- **Given information**
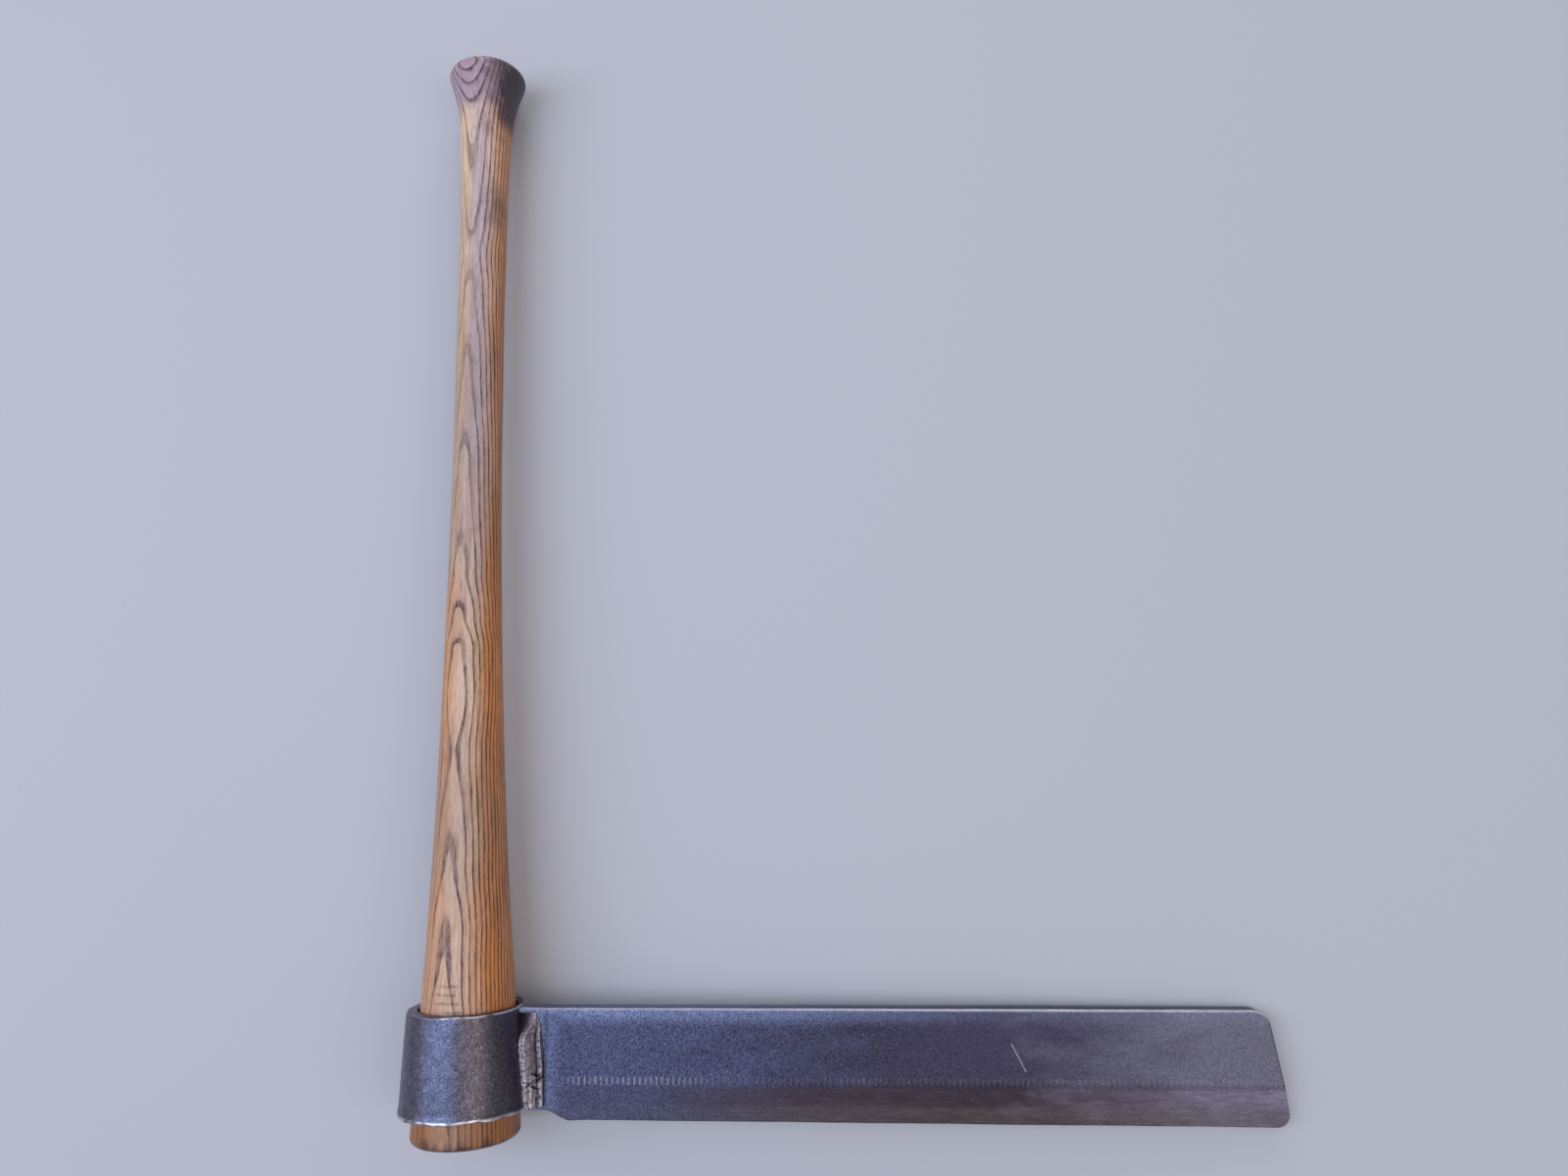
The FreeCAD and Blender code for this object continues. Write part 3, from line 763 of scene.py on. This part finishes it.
def blade_material(settings):
    """Hammered bar with its blue-grey forge scale: a darker ground bevel and a bright worn spine."""
    material, add = new_material("hammered_bar_steel")
    place = tool_space(add, tool_place @ blade_droop)
    zones = in_metres(BLADE_ZONES_MM)
    x, y, z = (add("SeparateXYZ", place, output=axis) for axis in "XYZ")
    cloud = grain_noise(add, place, (30, 12, 20), to=(-25 * MM, 25 * MM))
    along = add("Math", x, cloud, operation="ADD")
    along = add("Math", along, 1 / settings.tip_length, operation="MULTIPLY")
    steel = add(
        "ValToRGB", along,
        ramp=(
            (0.2, settings.heel_scale), (0.5, settings.middle_scale), (0.68, settings.middle_scale),
            (0.9, settings.tip_scale),
        ),
    )
    root = add("MapRange", x, *zones["root"], 1.0, 0.0)
    under_spine = add("MapRange", y, *zones["under_spine"], interpolation_type="SMOOTHSTEP")
    fading = add("MapRange", x, *zones["pale_top"], 0.7, 0.1)
    pale = add("Math", under_spine, fading, operation="MULTIPLY")
    pale = add("Math", pale, root, operation="MAXIMUM")
    steel = add("MixRGB", pale, steel, rgba(settings.root_scale))

    # The hammered scale is sandy, with grains about 1 mm wide drawn out across the bar
    grain = grain_noise(add, place, (0.6, 1.0, 1.0), roughness=0.7)
    calm = add("MapRange", x, *zones["coarse_grain"], 1.0, 0.45, interpolation_type="SMOOTHSTEP")
    lift = add("Math", grain, 0.5, operation="SUBTRACT")
    lift = add("Math", lift, calm, operation="MULTIPLY")
    lift = add("Math", lift, 1.6, 0.93, operation="MULTIPLY_ADD")
    steel = add("VectorMath", steel, sockets={"Scale": lift}, operation="SCALE")
    specks = grain_noise(
        add, place, (0.7, 1.5, 1.5), offset=5.0, detail=2.0, low=0.58, high=0.7, to=(0.0, 0.35),
    )
    specks = add("Math", specks, fading, operation="MULTIPLY")
    steel = add("MixRGB", specks, steel, rgba(settings.bare))
    dirt = add("Attribute", attribute_name="dirt", output="Fac")
    dirt = add("Math", dirt, -0.75, 1.0, operation="MULTIPLY_ADD")
    steel = add("VectorMath", steel, sockets={"Scale": dirt}, operation="SCALE")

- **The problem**
From the opening line of the data above through the line that contains "pale, steel, rgba(settings.root_scale))", please print each line as it stands and only those lines.

- **Finished task**
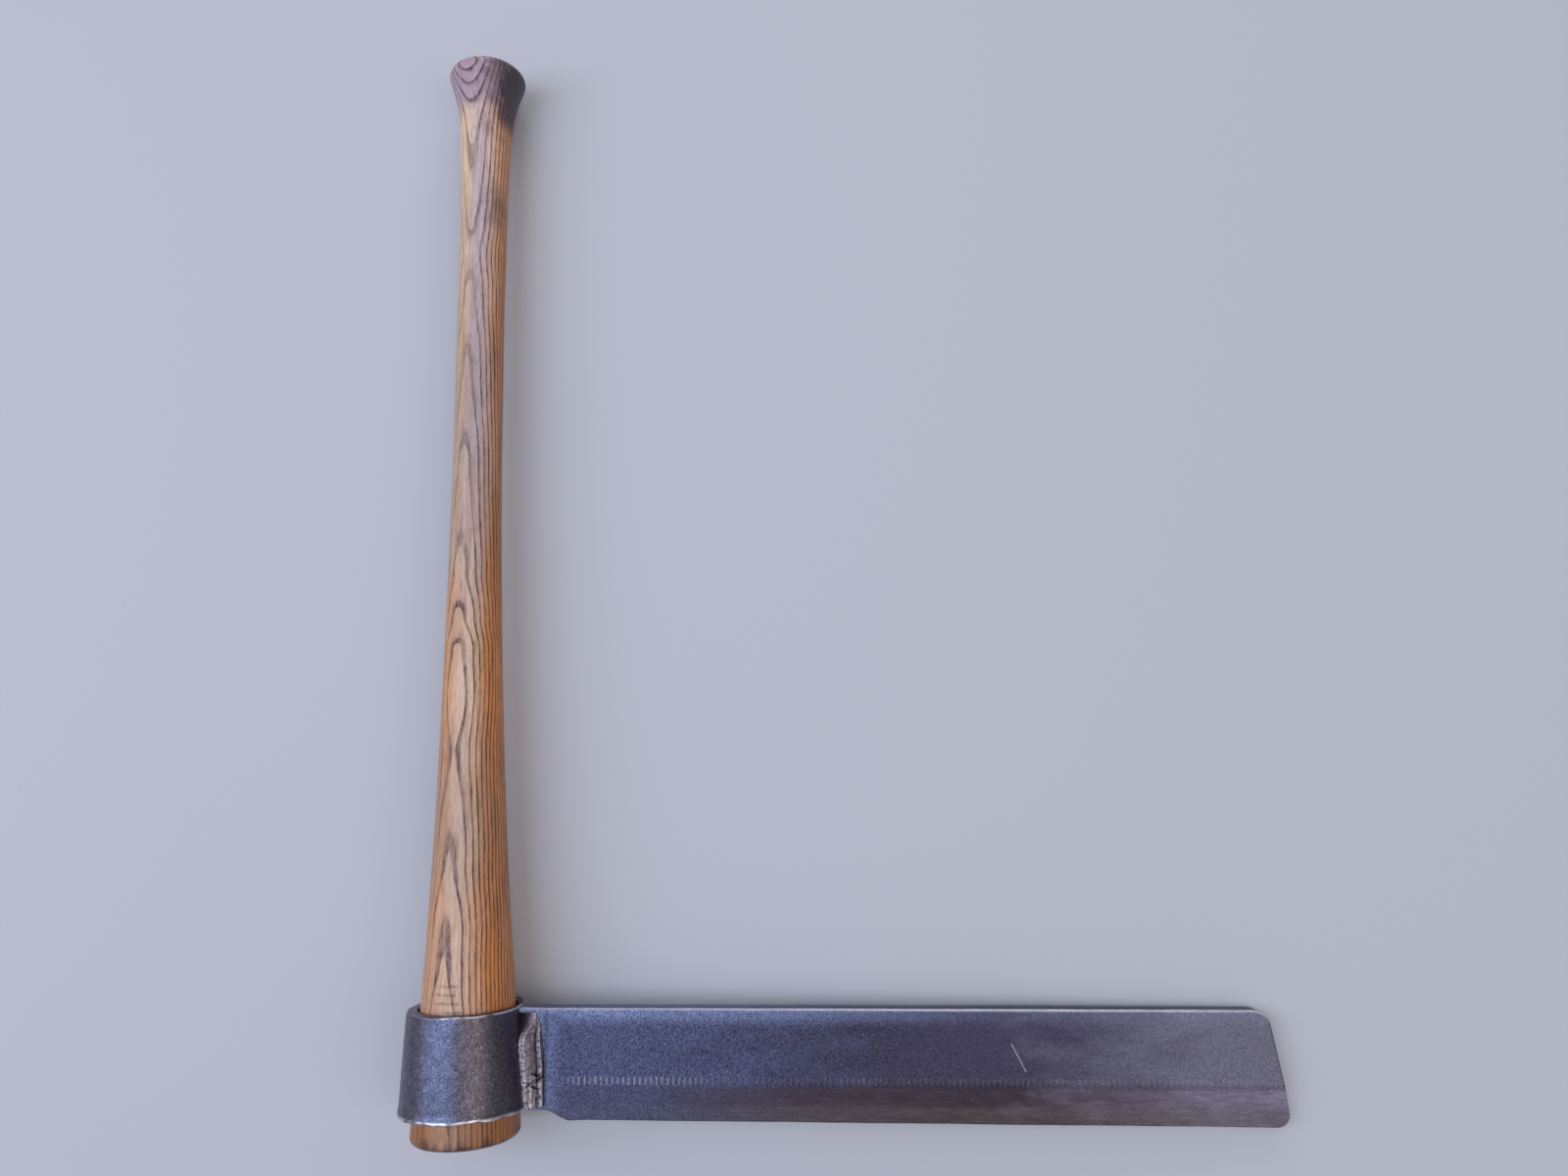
The FreeCAD and Blender code for this object continues. Write part 3, from line 763 of scene.py on. This part finishes it.
def blade_material(settings):
    """Hammered bar with its blue-grey forge scale: a darker ground bevel and a bright worn spine."""
    material, add = new_material("hammered_bar_steel")
    place = tool_space(add, tool_place @ blade_droop)
    zones = in_metres(BLADE_ZONES_MM)
    x, y, z = (add("SeparateXYZ", place, output=axis) for axis in "XYZ")
    cloud = grain_noise(add, place, (30, 12, 20), to=(-25 * MM, 25 * MM))
    along = add("Math", x, cloud, operation="ADD")
    along = add("Math", along, 1 / settings.tip_length, operation="MULTIPLY")
    steel = add(
        "ValToRGB", along,
        ramp=(
            (0.2, settings.heel_scale), (0.5, settings.middle_scale), (0.68, settings.middle_scale),
            (0.9, settings.tip_scale),
        ),
    )
    root = add("MapRange", x, *zones["root"], 1.0, 0.0)
    under_spine = add("MapRange", y, *zones["under_spine"], interpolation_type="SMOOTHSTEP")
    fading = add("MapRange", x, *zones["pale_top"], 0.7, 0.1)
    pale = add("Math", under_spine, fading, operation="MULTIPLY")
    pale = add("Math", pale, root, operation="MAXIMUM")
    steel = add("MixRGB", pale, steel, rgba(settings.root_scale))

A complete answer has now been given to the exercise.